Presidential candidates Donald Trump and Hillary Clinton are nearly tied in the UPI/CVoter online daily tracking poll with one week to go before the election. UPI File Photo
WASHINGTON Nov. 1 (UPI) — The UPI/CVoter daily presidential tracking poll for Tuesday shows Hillary Clinton leading Donald Trump by just over 1 percentage point.
The online poll shows Clinton with 48.81 percent to Trump’s 47.71 percent with one week to go before the election.
Clinton gained nearly a half point and Trump declined slightly compared to data collected a day earlier though over the course of a week, the poll’s full sample size shows Trump gaining ground to the tune of 1.32 points, with Clinton declining 0.65 percent, leaving the race in nearly a dead heat.
A race this close will likely hinge on turnout, especially along gender lines in battleground states. A state-by-state analysis of the UPI/CVoter tracking poll shows Clinton leading in the Electoral College.
The UPI/CVoter online tracking poll surveys more than 200 people each day, leading to a sample size of at least 1,400 people during any seven-day span.
Because the poll is conducted online and individuals self-select to participate, a margin of error cannot be calculated. The poll has a credibility interval of 3 percentage points. This seven-day span includes data collected from Oct. 24 to 30, when 1,874 individuals were surveyed. Of them, 1,299 identified themselves as likely voters.
Meanwhile, UPI/CVoter state poll data released Monday shows Republican presidential candidate Donald Trump improving in all but one battleground state in the past week, though Democrat Hillary Clinton would still easily win the Electoral College if the election were held today.
According to the 50-plus-1 state-by-state tracking data, Clinton would win the election handily with 341 electoral votes to Trump’s 197. It requires 270 electoral votes to win the presidency.
The only change from the previous week was Iowa’s six electoral votes moved into Trump’s column. In that state, the Republican leads by 0.2 percent after trailing by 0.8 the previous week.

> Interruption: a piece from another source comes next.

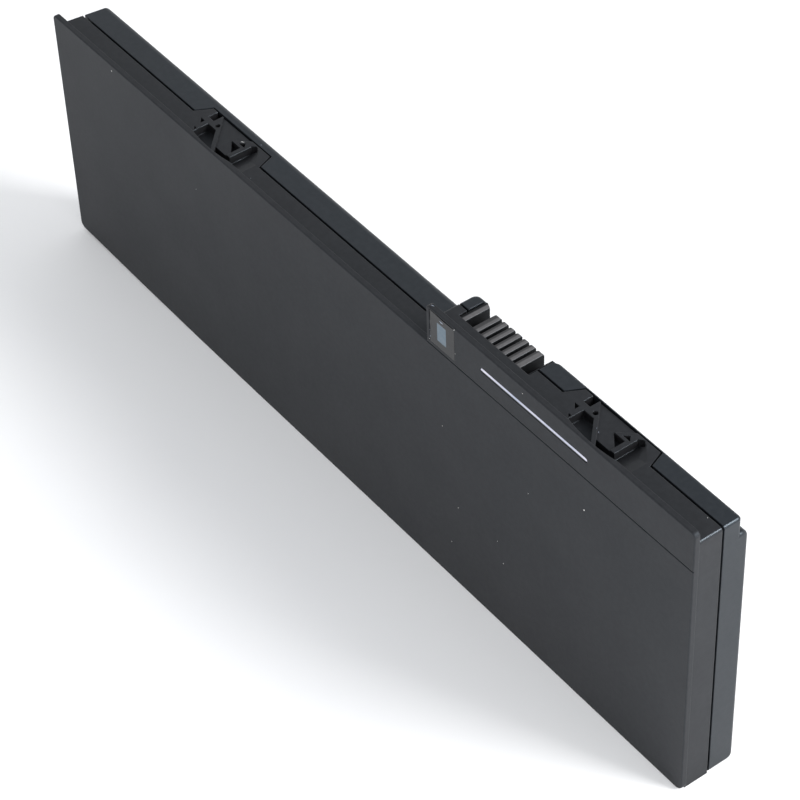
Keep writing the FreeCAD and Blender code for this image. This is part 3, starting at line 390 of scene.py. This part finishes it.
@dataclass(frozen=True)
class MouldedPlastic:
    """Matt injection-moulded plastic with an etched grain and edges that sliding has polished."""

    name: str
    tone: Tone
    drift: Tone
    roughness: float = 0.45
    roughness_drift: float = 0.02
    polished: float = 0.26
    specular: float = 0.41
    tint: Colour = (0.76, 0.88, 1.0, 1.0)
    grain: float = 0.22 * MM
    grain_depth: float = 0.012 * MM
    edge_radius: float = 0.3 * MM
    wear: float = 0.1
    slide_reach: float = 5.9 * MM
    slide_fade: float = 0.3 * MM
    wear_patch: float = 2.5 * MM
    wear_range: Range = (0.3, 0.6)
    least_wear: float = 0.4
    gloss_patch: float = 18 * MM
    cloud: float = 45 * MM
    mottle: float = 1.4 * MM
    mottle_range: Range = (0.35, 0.75)
    mottle_share: float = 0.04
    grain_strength: float = 0.6

    def make(self) -> bpy.types.Material:
        """Build the material.

        Returns:
            The finished material.
        """
        sheet = ShaderSheet(self.name)
        normal = sheet.rounded(self.edge_radius)
        broken = sheet.spread(sheet.noise(self.wear_patch, detail=4.0), *self.wear_range,
                              self.least_wear, 1.0)
        edge = sheet.product(sheet.edges(normal), broken)
        worn = sheet.spread(edge, 0.0, 1.0, 0.0, self.wear)
        colour = sheet.blend(worn, self.colour(sheet), Tone.WORN_PLASTIC.value)
        gloss = sheet.spread(sheet.noise(self.gloss_patch), *sheet.noise_range,
                             self.roughness - self.roughness_drift, self.roughness + self.roughness_drift)
        slid = sheet.product(sheet.sliding_edges(normal), self.slide_zone(sheet))
        gloss = sheet.spread(slid, 0.0, 1.0, gloss, self.polished)
        grain = sheet.bump(sheet.cells(self.grain), self.grain_depth, self.grain_strength, normal)
        sheet.fix(specular_ior_level=self.specular, specular_tint=self.tint)
        sheet.drive(base_color=colour, roughness=gloss, normal=grain)
        return sheet.material

    def slide_zone(self, sheet: ShaderSheet) -> bpy.types.NodeSocket:
        """Find the middle of the pack's depth, which alone slides: not the lip or the thick back.

        Args:
            sheet: The material that takes it.

        Returns:
            A level that is 1 in the middle and 0 in front of it and behind it.
        """
        depth = sheet.along("Y")
        behind_lip = sheet.spread(depth, -self.slide_reach - self.slide_fade, -self.slide_reach)
        before_back = sheet.spread(depth, self.slide_reach + self.slide_fade, self.slide_reach)
        return sheet.product(behind_lip, before_back)

    def colour(self, sheet: ShaderSheet) -> bpy.types.NodeSocket:
        """Mix the plastic's own colour, away from its edges.

        Args:
            sheet: The material that takes it.

        Returns:
            The mixed colour.
        """
        cloud = sheet.spread(sheet.noise(self.cloud, detail=3.0), *sheet.noise_range)
        colour = sheet.blend(cloud, self.tone.value, self.drift.value)
        mottle = sheet.spread(sheet.noise(self.mottle), *self.mottle_range, 0.0, self.mottle_share)
        return sheet.blend(mottle, colour, Tone.WORN_PLASTIC.value)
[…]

If seven toss-up states — in which a candidate has less than a 3-point lead — are excluded from the Electoral College count, Clinton would earn 259 electoral votes compared with 191 for Trump. Those 88 toss-up votes would be in Florida, Iowa, Minnesota, Nevada, North Carolina, New Hampshire and Ohio. Trump would need to win all of those states except for Iowa, Nevada or New Hampshire to become president.
Clinton still leads in 11 of 13 battleground states, which is defined as a candidate leading by less than 5 percentage points at the start of polling.
Besides Iowa, Trump leads in Georgia — at 5.4 percent, up from 2.4 the previous week.
Clinton’s lead dropped in 10 states — Colorado (4.2 vs. 4.8), Florida (1 vs. 2.4), Michigan (5.3 vs. 6.3), Minnesota (2.8 vs. 3.5), Nevada (1.8 vs. 2.9), New Hampshire (3 vs. 3.7), North Carolina (0.4 vs. 1.9), Ohio (2.4 vs. 3.3), Virginia (3.3 vs. 3.6), Wisconsin (4.2 vs. 4.7).
Her lead only increased in Pennsylvania (4.7 vs. 3.1).
The poll, conducted between Oct. 23-30, tracks 250 likely voters in each state every week, leading to a state representative sample size of 500 voters, leading to about 12,500 interviews every week.
Because the poll is conducted online and individuals self-select to participate, a margin of error cannot be calculated. The poll has a credibility interval of 3 percentage points.